Problem to solve
Write every record out again exactly as given.

Given data
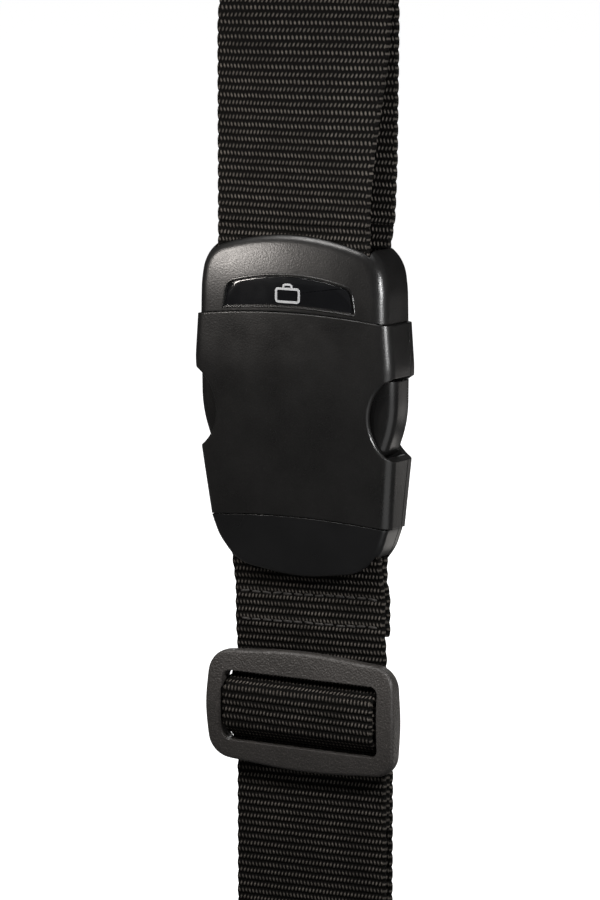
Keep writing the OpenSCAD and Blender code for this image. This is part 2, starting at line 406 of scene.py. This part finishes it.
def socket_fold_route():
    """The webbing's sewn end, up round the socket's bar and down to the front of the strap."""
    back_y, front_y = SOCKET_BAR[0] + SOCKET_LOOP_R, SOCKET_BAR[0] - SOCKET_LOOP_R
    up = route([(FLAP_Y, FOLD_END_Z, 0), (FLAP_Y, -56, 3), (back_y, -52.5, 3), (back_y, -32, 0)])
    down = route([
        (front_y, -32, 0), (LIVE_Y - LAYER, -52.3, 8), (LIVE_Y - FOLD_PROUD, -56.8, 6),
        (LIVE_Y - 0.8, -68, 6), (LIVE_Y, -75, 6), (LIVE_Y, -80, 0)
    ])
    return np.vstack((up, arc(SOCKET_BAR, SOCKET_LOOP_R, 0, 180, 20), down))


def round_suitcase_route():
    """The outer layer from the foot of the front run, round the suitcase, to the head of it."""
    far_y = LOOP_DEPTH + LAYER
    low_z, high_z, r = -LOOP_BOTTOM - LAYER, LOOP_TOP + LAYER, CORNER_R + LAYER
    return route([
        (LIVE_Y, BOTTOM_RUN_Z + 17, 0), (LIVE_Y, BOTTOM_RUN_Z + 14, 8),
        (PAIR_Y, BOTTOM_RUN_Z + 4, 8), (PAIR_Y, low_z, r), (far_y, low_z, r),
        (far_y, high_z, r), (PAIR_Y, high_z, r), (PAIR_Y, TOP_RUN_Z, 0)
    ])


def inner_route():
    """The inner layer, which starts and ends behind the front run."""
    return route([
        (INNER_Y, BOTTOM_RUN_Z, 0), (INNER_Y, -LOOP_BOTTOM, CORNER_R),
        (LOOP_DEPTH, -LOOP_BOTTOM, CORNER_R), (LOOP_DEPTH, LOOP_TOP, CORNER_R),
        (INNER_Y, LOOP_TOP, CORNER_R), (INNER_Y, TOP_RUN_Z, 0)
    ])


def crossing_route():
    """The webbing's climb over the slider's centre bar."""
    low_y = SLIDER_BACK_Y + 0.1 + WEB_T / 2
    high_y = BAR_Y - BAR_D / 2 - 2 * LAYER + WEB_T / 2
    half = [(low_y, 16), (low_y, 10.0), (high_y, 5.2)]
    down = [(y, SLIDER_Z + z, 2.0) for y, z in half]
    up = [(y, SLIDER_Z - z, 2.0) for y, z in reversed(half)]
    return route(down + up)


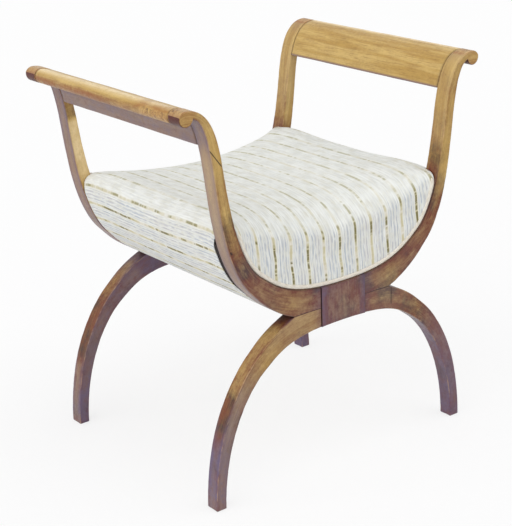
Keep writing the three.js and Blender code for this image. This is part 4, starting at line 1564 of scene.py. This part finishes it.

Output for this task
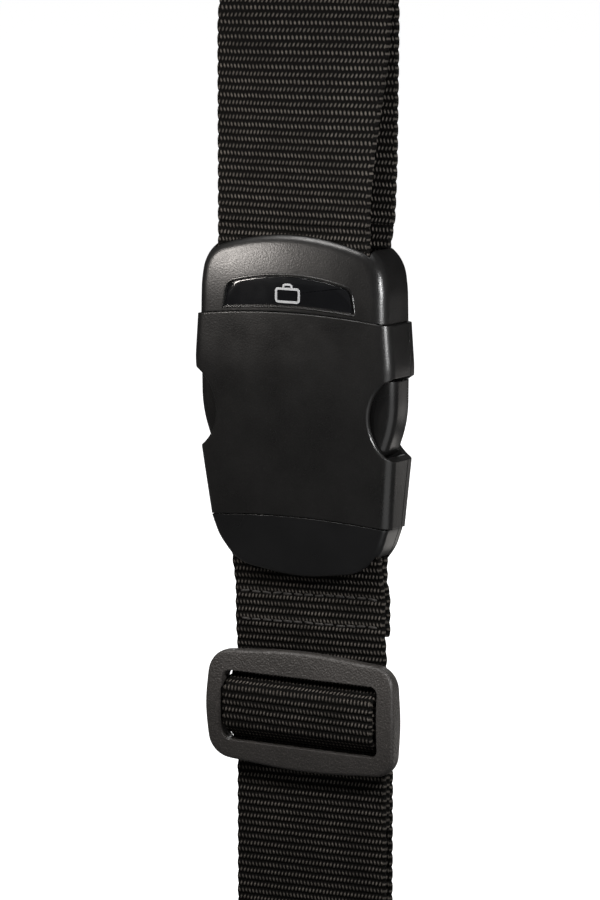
Keep writing the OpenSCAD and Blender code for this image. This is part 2, starting at line 406 of scene.py. This part finishes it.
def socket_fold_route():
    """The webbing's sewn end, up round the socket's bar and down to the front of the strap."""
    back_y, front_y = SOCKET_BAR[0] + SOCKET_LOOP_R, SOCKET_BAR[0] - SOCKET_LOOP_R
    up = route([(FLAP_Y, FOLD_END_Z, 0), (FLAP_Y, -56, 3), (back_y, -52.5, 3), (back_y, -32, 0)])
    down = route([
        (front_y, -32, 0), (LIVE_Y - LAYER, -52.3, 8), (LIVE_Y - FOLD_PROUD, -56.8, 6),
        (LIVE_Y - 0.8, -68, 6), (LIVE_Y, -75, 6), (LIVE_Y, -80, 0)
    ])
    return np.vstack((up, arc(SOCKET_BAR, SOCKET_LOOP_R, 0, 180, 20), down))


def round_suitcase_route():
    """The outer layer from the foot of the front run, round the suitcase, to the head of it."""
    far_y = LOOP_DEPTH + LAYER
    low_z, high_z, r = -LOOP_BOTTOM - LAYER, LOOP_TOP + LAYER, CORNER_R + LAYER
    return route([
        (LIVE_Y, BOTTOM_RUN_Z + 17, 0), (LIVE_Y, BOTTOM_RUN_Z + 14, 8),
        (PAIR_Y, BOTTOM_RUN_Z + 4, 8), (PAIR_Y, low_z, r), (far_y, low_z, r),
        (far_y, high_z, r), (PAIR_Y, high_z, r), (PAIR_Y, TOP_RUN_Z, 0)
    ])


def inner_route():
    """The inner layer, which starts and ends behind the front run."""
    return route([
        (INNER_Y, BOTTOM_RUN_Z, 0), (INNER_Y, -LOOP_BOTTOM, CORNER_R),
        (LOOP_DEPTH, -LOOP_BOTTOM, CORNER_R), (LOOP_DEPTH, LOOP_TOP, CORNER_R),
        (INNER_Y, LOOP_TOP, CORNER_R), (INNER_Y, TOP_RUN_Z, 0)
    ])


def crossing_route():
    """The webbing's climb over the slider's centre bar."""
    low_y = SLIDER_BACK_Y + 0.1 + WEB_T / 2
    high_y = BAR_Y - BAR_D / 2 - 2 * LAYER + WEB_T / 2
    half = [(low_y, 16), (low_y, 10.0), (high_y, 5.2)]
    down = [(y, SLIDER_Z + z, 2.0) for y, z in half]
    up = [(y, SLIDER_Z - z, 2.0) for y, z in reversed(half)]
    return route(down + up)


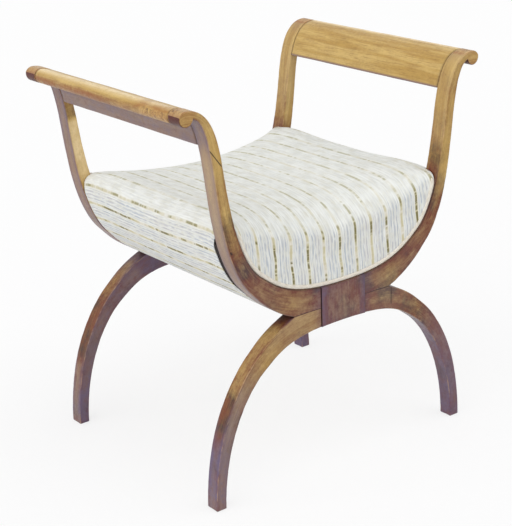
Keep writing the three.js and Blender code for this image. This is part 4, starting at line 1564 of scene.py. This part finishes it.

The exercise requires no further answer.